I love the major because it is one of the most flexible majors that you can finish in two years.  Moreover, it allows you to go on to do many things - not just graduate school in anthropology, but many different professions. Whether one is pre-med, interested in legal studies, or wanting to start their own business, every field really sees the value of anthropology as it allows you to think creatively and critically.  Anthropology teaches people how to read and write in ways that sets them apart from other majors. Anthropology teaches you not only how to look closely at culture, the way culture shapes how people interact with each other, how we eat, and how we sleep, but it also shapes the ways we can think about the past, present, and future as well.”
 
How did you become involved with the field of anthropology? When did you discover you had a passion and love for it?
 
“When I was an undergrad I was a human biology major and also a humanities honors student. I was writing a thesis about traditional Chinese medicine and I happened to see this seminar that was being taught by a professor of medical anthropology.
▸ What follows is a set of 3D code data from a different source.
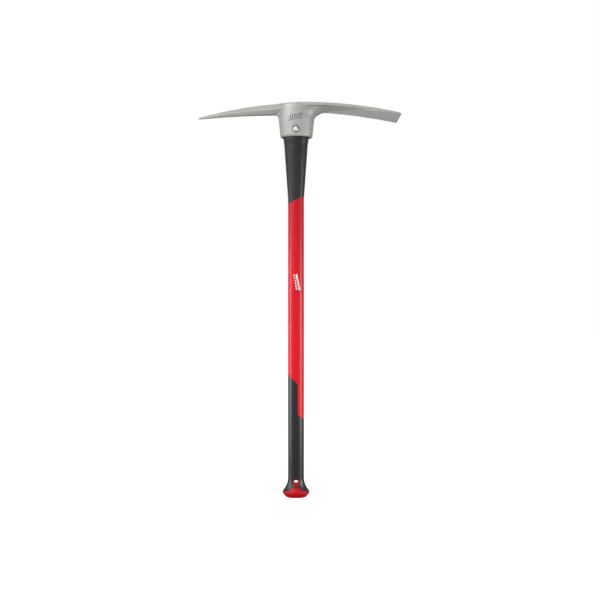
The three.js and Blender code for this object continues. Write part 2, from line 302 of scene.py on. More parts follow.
def cut_bore(piece: bpy.types.Object, x: float, z: float, radius: float, reach: float) -> None:
    """Cuts a round hole along Y right through a piece.

    Args:
        piece: The piece to cut.
        x: The hole's place along X, in millimetres.
        z: The hole's height, in millimetres.
        radius: The hole's radius, in millimetres.
        reach: How far the cutter runs to each side of Y = 0, in millimetres.
    """
    turn = np.linspace(0, 2 * np.pi, 96, endpoint=False)
    depth = np.array([-reach, reach])[:, None]
    grid = np.stack(np.broadcast_arrays(x - radius * np.cos(turn), depth, z + radius * np.sin(turn)), -1)
    ends = (np.array([x, -reach, z]), np.array([x, reach, z]))
    cutter = revolved_piece("bore_cutter", grid, ends)
    tool = piece.modifiers.new("bore", "BOOLEAN")
    tool.operation = "DIFFERENCE"
    tool.solver = "EXACT"
    tool.object = cutter
    graph = bpy.context.evaluated_depsgraph_get()
    cut = bpy.data.meshes.new_from_object(piece.evaluated_get(graph))
    piece.modifiers.clear()
    piece.data = cut
    weld(piece)
    cut.set_sharp_from_angle(angle=math.radians(40))
    bpy.data.objects.remove(cutter)


def net_from_field(
    shape: Field, bend: Callable[[Array], Array], us: Array, vs: Array, ws: Array, rounds: int = 4
) -> tuple[Array, Array]:
    """Wraps a net of quads round the space where a field is negative.

    Each grid cell that the surface crosses gets one point, the mean of the crossings on its
    edges, and each grid edge that the surface crosses joins the four cells around it. Then the
    points are evened out and moved back to the surface along the field's slope.

    Args:
        shape: The field, negative inside.
        bend: Turns rows of grid places into rows of x, y, z, so that the grid follows the form.
        us: Grid places along the first axis.
        vs: Grid places along the second axis.
        ws: Grid places along the third axis.
        rounds: How often the points are evened out.

    Returns:
        Points of shape (n, 3) and quads of shape (m, 4).
    """
    lattice = np.stack(np.meshgrid(us, vs, ws, indexing="ij"), -1)
    value = shape(*np.moveaxis(bend(lattice), -1, 0))
    inside = value < 0
    corners = [(i, j, k) for i in (0, 1) for j in (0, 1) for k in (0, 1)]
    size = tuple(n - 1 for n in value.shape)
    filled = sum(
        inside[i : i + size[0], j : j + size[1], k : k + size[2]].astype(np.int8) for i, j, k in corners
    )
    cells = np.argwhere((filled > 0) & (filled < 8))
    number = np.full(size, -1, np.int64)
    number[tuple(cells.T)] = np.arange(len(cells))
    total, crossings = np.zeros((len(cells), 3)), np.zeros(len(cells))
    for a in range(3):
        for c in (c for c in corners if c[a] == 0):
            start = cells + np.array(c)
            end = start + np.eye(3, dtype=np.int64)[a]
            v0, v1 = value[tuple(start.T)], value[tuple(end.T)]
            crossed = (v0 < 0) != (v1 < 0)
            share = np.where(crossed, v0 / np.where(crossed, v0 - v1, 1), 0)[:, None]
            p0, p1 = lattice[tuple(start.T)], lattice[tuple(end.T)]
            total += np.where(crossed[:, None], p0 + (p1 - p0) * share, 0)
            crossings += crossed
    points = bend(total / crossings[:, None])
    faces = np.concatenate([net_quads(inside, number, a) for a in range(3)])
    sides = np.concatenate([faces[:, [n, (n + 1) % 4]] for n in range(4)])
    degree = np.bincount(sides[:, 0], minlength=len(points))[:, None]
    for _ in range(rounds):
        around = [np.bincount(sides[:, 0], points[sides[:, 1], n], len(points)) for n in range(3)]
        points = settle(shape, points * 0.5 + np.stack(around, 1) / degree * 0.5, 2)
    return points, faces


def net_quads(inside: Array, number: Array, a: int) -> Array:
    """The quads that cross the grid edges of one direction.

    Args:
        inside: Which grid points are in the body.
        number: The net point of each cell, -1 where it has none.
        a: The direction, 0 to 2.

    Returns:
        Quads that face outwards.
    """
    b, c = (a + 1) % 3, (a + 2) % 3
    first = np.take(inside, np.arange(inside.shape[a] - 1), a)
    second = np.take(inside, np.arange(1, inside.shape[a]), a)
    edge = np.argwhere(first != second)
    edge = edge[(edge[:, b] > 0) & (edge[:, c] > 0)]
    edge = edge[(edge[:, b] < number.shape[b]) & (edge[:, c] < number.shape[c])]
    ring = []
    for db, dc in ((1, 1), (0, 1), (0, 0), (1, 0)):
        cell = edge.copy()
        cell[:, b] -= db
        cell[:, c] -= dc
        ring.append(number[tuple(cell.T)])
    quad = np.stack(ring, 1)
    return np.where(first[tuple(edge.T)][:, None], quad, quad[:, ::-1])


def slope_of(shape: Field, points: Array, probe: float = 0.05) -> Array:
    """A field's slope at points, from its values a little to each side along every axis.

    Args:
        shape: The field.
        points: Array of shape (n, 3).
        probe: How far to each side the field is read.

    Returns:
        One slope for each point.
    """
    x, y, z = points.T
    return np.stack([
        shape(x + probe, y, z) - shape(x - probe, y, z),
        shape(x, y + probe, z) - shape(x, y - probe, z),
        shape(x, y, z + probe) - shape(x, y, z - probe),
    ], 1) / (2 * probe)


def settle(shape: Field, points: Array, steps: int) -> Array:
    """Moves points on to a field's surface: back along the slope by the value over its square.

    Args:
        shape: The field.
        points: Array of shape (n, 3).
        steps: How many moves are made.

    Returns:
        The moved points.
    """
    for _ in range(steps):
        slope = slope_of(shape, points)
        square = np.maximum((slope**2).sum(1), 0.05)
        move = np.clip(shape(*points.T) / square, -1.5, 1.5)
        points = points - slope * move[:, None]
    return points


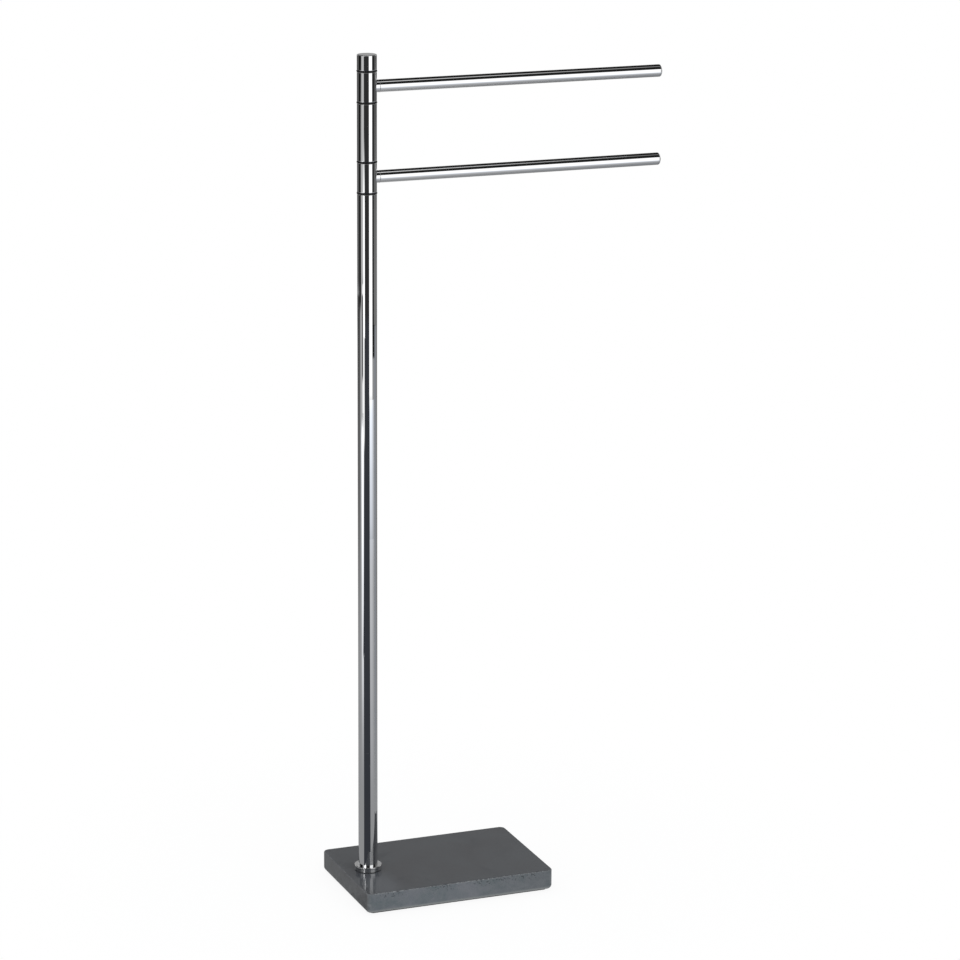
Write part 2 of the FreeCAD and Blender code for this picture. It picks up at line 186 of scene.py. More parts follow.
def make_fine_grain():
    """Fine pits and grains of the bulk material, as a height and as a fleck mask."""
    tree, given, result = new_effect(
        "fine_grain",
        [("Place", "Vector", None), ("Grains per Metre", "Float", 900.0),
         ("Coarseness", "Float", 0.5), ("Fleck Share", "Float", 0.3)],
        ["Height", "Flecks"],
    )
    grain = shader_node(tree, "TexNoise", "grain", Detail=3.0, Vector=given["Place"],
                        Scale=given["Grains per Metre"], Roughness=given["Coarseness"])
    cells = shader_node(tree, "TexVoronoi", "grains", feature="F1", Vector=given["Place"],
                        Scale=given["Grains per Metre"])
    cell_tone = shader_node(tree, "SeparateColor", Color=cells.outputs["Color"]).outputs["Red"]
    height = times_plus(tree, cells.outputs["Distance"], -0.35, grain.outputs["Fac"])
    feed(tree, result["Height"], height)
    palest = maths(tree, "SUBTRACT", 1.0, given["Fleck Share"])
    flecks = stretch(tree, cell_tone, palest, maths(tree, "ADD", palest, 0.12))
    near = stretch(tree, cells.outputs["Distance"], 0.5, 0.25)
    feed(tree, result["Flecks"], times(tree, flecks, near))


def make_clouding():
    """Broad soft patches, as in a cast or plated surface."""
    tree, given, result = new_effect(
        "clouding",
        [("Place", "Vector", None), ("Patches per Metre", "Float", 20.0),
         ("Raggedness", "Float", 0.55), ("Contrast", "Float", 0.5)],
        ["Patches"],
    )
    cloud = shader_node(tree, "TexNoise", "patches", Detail=5.0, Distortion=0.6,
                        Vector=given["Place"], Scale=given["Patches per Metre"],
                        Roughness=given["Raggedness"])
    half = times_plus(tree, given["Contrast"], -0.3, 0.35)
    patches = stretch(tree, cloud.outputs["Fac"], maths(tree, "SUBTRACT", 0.5, half),
                      maths(tree, "ADD", 0.5, half))
    feed(tree, result["Patches"], patches)


def make_handling():
    """Where hands and cloths have been: smears and a few finger-sized prints."""
    tree, given, result = new_effect(
        "handling",
        [("Place", "Vector", None), ("Smears per Metre", "Float", 14.0),
         ("Amount", "Float", 0.5)],
        ["Smears"],
    )
    smear = shader_node(tree, "TexNoise", "smears", Detail=4.0, Roughness=0.6, Distortion=1.2,
                        Vector=given["Place"], Scale=given["Smears per Metre"])
    prints = shader_node(tree, "TexVoronoi", "prints", feature="SMOOTH_F1", Smoothness=0.35,
                         Vector=given["Place"], Scale=times(tree, given["Smears per Metre"], 3.2))
    wiped = stretch(tree, smear.outputs["Fac"], 0.46, 0.72)
    touched = times(tree, stretch(tree, prints.outputs["Distance"], 0.38, 0.2),
                    stretch(tree, smear.outputs["Fac"], 0.55, 0.6))
    feed(tree, result["Smears"], times(tree, larger(tree, wiped, touched), given["Amount"]))


def make_worn_edge():
    """Corners that rub: a bevel against the true normal, broken up along its length."""
    tree, given, result = new_effect(
        "worn_edge",
        [("Place", "Vector", None), ("Width", "Float", 0.001),
         ("Breaks per Metre", "Float", 260.0), ("Amount", "Float", 0.7)],
        ["Wear"],
    )
    rounded = shader_node(tree, "Bevel", "rounded normal", samples=4, Radius=given["Width"])
    turn = shader_node(tree, "VectorMath", "how far it turns", operation="DOT_PRODUCT")
    feed(tree, turn.inputs[0], rounded.outputs[0])
    feed(tree, turn.inputs[1], shader_node(tree, "NewGeometry").outputs["Normal"])
    edge = stretch(tree, turn.outputs["Value"], 0.995, 0.86)
    breaks = shader_node(tree, "TexNoise", "breaks", Detail=3.0, Roughness=0.65,
                         Vector=given["Place"], Scale=given["Breaks per Metre"])
    worn = times(tree, edge, stretch(tree, breaks.outputs["Fac"], 0.36, 0.62))
    feed(tree, result["Wear"], times(tree, worn, given["Amount"]))


def make_turning_lines():
    """Rings that a lathe tool or polishing mop leaves round an axis, with uneven spacing."""
    tree, given, result = new_effect(
        "turning_lines",
        [("Across", "Float", None), ("Along", "Float", None),
         ("Lines per Metre", "Float", 2500.0), ("Unevenness", "Float", 0.5)],
        ["Height"],
    )
    across = times(tree, given["Across"], given["Lines per Metre"])
    along = times(tree, given["Along"], given["Lines per Metre"])
    place = shader_node(tree, "CombineXYZ", X=across, Y=along)
    lines = shader_node(tree, "TexNoise", "lines", noise_dimensions="2D", Scale=1.0, Detail=2.0,
                        Vector=place.outputs[0], Roughness=given["Unevenness"])
    feed(tree, result["Height"], lines.outputs["Fac"])


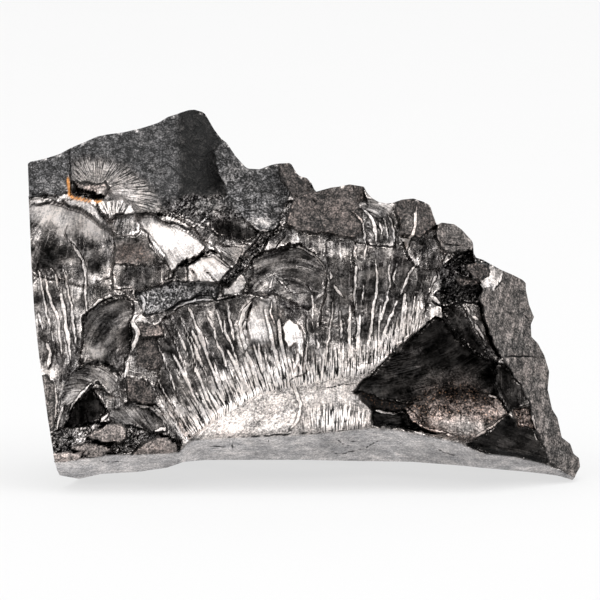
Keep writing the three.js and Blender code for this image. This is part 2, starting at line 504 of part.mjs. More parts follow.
function makeStone() {
  let stone = strikeFace(makeBlank());
  for (const ridge of [...RIDGES, ...fanRidges()]) {
    stone = stone.add(bar(ridge));
  }
  for (const crack of CRACKS) {
    stone = stone.subtract(bar(crack));
  }
  for (const face of undercutFaces()) {
    stone = stone.subtract(face);
  }
  return withoutCrumbs(stone);
}

// The one body that is the stone, without the crumbs that crossing cuts leave loose.
function withoutCrumbs(solid) {
  return solid.decompose().sort((a, b) => b.volume() - a.volume())[0];
}

const geometry = geometryOf(makeStone());
geometry.rotateX(-RECLINE);
geometry.computeBoundingBox();
const { min, max } = geometry.boundingBox;
geometry.translate(-(min.x + max.x) / 2, -(min.y + max.y) / 2, -min.z);

const stone = new THREE.Mesh(
  geometry,
  new THREE.MeshStandardMaterial({ color: 0x26262a, roughness: 0.3, metalness: 0.5 }),
);
stone.name = "shungite";

const part = new THREE.Group();
part.add(stone);

export default part;
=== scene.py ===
import math

import bpy
import numpy as np
from bpy.props import FloatProperty, FloatVectorProperty, IntProperty, PointerProperty
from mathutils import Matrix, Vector


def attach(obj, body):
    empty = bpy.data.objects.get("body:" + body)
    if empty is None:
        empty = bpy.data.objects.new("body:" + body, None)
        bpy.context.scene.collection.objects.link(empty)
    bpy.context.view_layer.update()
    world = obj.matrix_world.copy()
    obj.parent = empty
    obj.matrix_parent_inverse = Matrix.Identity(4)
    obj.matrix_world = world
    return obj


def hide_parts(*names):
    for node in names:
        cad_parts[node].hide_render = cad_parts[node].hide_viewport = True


bl_info = {
    "name": "Shungite Rock",
    "version": (1, 0, 0),
    "blender": (4, 5, 0),
    "location": "View3D > Sidebar > Shungite",
    "description": "Builds a broken piece of glossy shungite and the pale table that it lies on",
    "category": "Add Mesh",
}

# Everything about the stone is laid out in the frame of its show face, in millimetres: x runs to the
# right along the face, y runs into the stone, and z runs up the face. Outlines and routes are x, z.

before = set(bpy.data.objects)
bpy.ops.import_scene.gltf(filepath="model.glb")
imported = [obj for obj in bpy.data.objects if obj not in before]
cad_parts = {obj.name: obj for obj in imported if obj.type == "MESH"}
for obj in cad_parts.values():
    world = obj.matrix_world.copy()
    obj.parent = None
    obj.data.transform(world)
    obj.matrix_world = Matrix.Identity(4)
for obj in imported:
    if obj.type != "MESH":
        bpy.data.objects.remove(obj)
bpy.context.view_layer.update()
MM = 0.001  # a millimetre in metres

RECLINE = math.radians(8)  # how far the stone leans back on its bed
BED_RISE = -1.2  # height of the bed where the depth is nought
STONE_SHIFT = (-0.05, -12.435, 1.188)  # from the leaned-back face to the stone's own place on its bed

# The broad lie of the face. A lean is depth gained for each millimetre up, and a turn to the side.
FACE_LEAN = 0.17
FOOT_HEIGHT = 4  # where the face's depth is nought
SHOULDER_HEIGHT = 25  # where the roof begins
ROOF_LEAN = 0.55
RIGHT_CORNER = 16
RIGHT_TURN = 0.8
LEFT_CORNER = -20
LEFT_TURN = 0.2
UNDERCUT_SLOPE = 3.2  # depth gained for each millimetre down below the lip

EDGE_SOFTNESS = 0.07  # half width of the step between two flakes
THINNEST = 0.3  # least thickness of the stone's rim
LEAST_DEPTH = 2  # how far the back keeps behind the broad lie of the face
TOP_BITE = 0.35  # how deep the top wall is broken, against the walls at the sides
FINEST = 0.12  # half width of the finest ridge that the skin's grid can carry
LINES = ("ridge", "crack", "edge")  # how far inside a ridge, a crack or a flake's edge a point lies
NO_LINE = -0.5  # far from any line
WIDEST_LINE = 0.11  # half width of the widest bright line on a combed ridge
LIP_ROW = 0.09  # how far up the skin's grid the lip lies, from 0 to 1
FOOT_GUESSES = 12  # rounds in which the foot of the back settles on the bed
FAN_GUESSES = 8  # rounds in which a point of the fan finds its foot
EDGE_REACH = 0.9  # how far a flake's edge can stray from its outline
STROKE_REACH = 1.2  # how far from its route a ridge or a crack is looked for
DISH_RADIUS = 2.5  # radius of the round hollow in a dished flake, as a factor of its depth
PLAIN_RUN = 40  # how far above a plain flake its streaks would meet
WALL_CELL = 4.5  # size of the broken cells that share out the finishes of the walls
SHARP_ANGLE = math.radians(48)  # faces that meet at more than this show an edge
DISPLAY_GAMMA = 2.2  # from a tone as it is seen to the light that it sends back

# The skin's four sides: how each is cut from a grid, and how far it is broken inwards along x and z. The
# first is the underside, which keeps above the bed instead.
SIDES = [
    (np.s_[0, :], (0, 0)),
    (np.s_[:, -1], (-1, 0)),
    (np.s_[-1, ::-1], (0, -TOP_BITE)),
    (np.s_[::-1, 0], (1, 0)),
]

# The stone's outline, square on to the show face, side by side from corner to corner, and the lip over
# the undercut.
TOP_EDGE = [
    (-25.2, 28.8), (-25, 29), (-24.2, 29.15), (-23.4, 29.35), (-22.3, 29.7), (-21.4, 30.2), (-20, 30.8),
    (-18.9, 31.3), (-18, 31.5), (-16.5, 31.7), (-15, 32.05), (-14, 32.35), (-13.3, 32.6), (-12.4, 33.15),
    (-11.3, 33.5), (-10.5, 33.75), (-10, 33.8), (-9.3, 33.6), (-9, 33.4), (-8.6, 32.7), (-8.2, 32),
    (-7.6, 31.2), (-7, 30.7), (-6.2, 29.5), (-5.3, 28.5), (-5, 28.35), (-4, 28.3), (-3.1, 28.65),
    (-2.5, 28.8), (-1.3, 28.87), (-1.1, 28.75), (-0.6, 27.9), (-0.3, 27.65), (0.3, 27.5), (0.75, 27),
    (1.08, 26.2), (1.6, 26.35), (2.5, 26.6), (3.3, 26.7), (4.2, 26.9), (5.5, 26.7), (5.8, 26.1),
    (6.2, 25.7), (6.8, 25.3), (7.5, 25.15), (8.1, 25.2), (9, 25.5), (10, 25.6), (10.9, 25.3),
    (11.5, 25), (11.75, 24.2), (12.1, 23.2), (12.6, 23.4), (13.7, 23.25), (14.4, 22.75), (15.4, 21.65),
    (15.45, 20.9), (15.6, 20.25), (16.3, 20.05), (17.1, 19.6), (18, 19.1), (19, 18.7), (20, 18.2),
    (20.3, 17.9),
]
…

As I had never taken an anthropology course before, I asked if it would be possible to sit in on the seminar.  Thankfully, he said ‘Yes of course!’ That completely opened my eyes not just towards anthropology, but also medical anthropology. I fell in love with the discipline through the pathway of medical anthropology.”
 

Where to Find Professor Chen... 

  • ANTH 134, Intro to Medical Anthropology
  • ANTH 110K, Culture Through Food
  • ANTH 194M, Advanced Topics in Medical Anthropology
  • ANTH 136, The Biology of Everyday Life
How did you know that you wanted to pursue research relating to medical anthropology, food and culture, healing practices, etc. in China?
 
“After college I considered either public health or medical anthropology. In the meanwhile, I lived and worked for two years in China as a volunteer for this nonprofit organization called Volunteers in Asia.  After living and working there, I learned which was more appealing to me, and it was medical anthropology.”
 
I know you also study food and culture, healing practices, etc. along with medical anthropology. How did you get involved with that?
 
“In some ways the study of food in the process of healing enabled me to return to my first love, which was the history of medicine. If you look at the three classical systems of medicine, whether Chinese, Ayurvedic, or Greco-Islamic, all three of these systems incorporate food as the frontline of medicine. If you examine historical documents about medicinal practice, most of these focused on food and how disease was not just tied to wind, but also to what one consumed. I decided that the intersection of food and medicine would be fun to pursue research.”
 
What plans do you have for the future? Are there any upcoming courses that you are excited to teach in the upcoming academic years, or any research/projects you are going to pursue?

“I’m excited to teach ANTH 136 (The Biology of Everyday Life) during the winter 2018 quarter. I love teaching anthropology majors because they push me to think. My teaching helps to inform my writing. I’m working on a book manuscript called China’s Double Helix which addresses the ways in which food and medicine have changed over the past 3 decades. I would also love to conduct research back in Louisiana where I grew up as I still have another book in my head but it’s going to be a while before that one comes out.

By Sarah Dairiki.  Sarah is a peer adviser with the Department of Anthropology.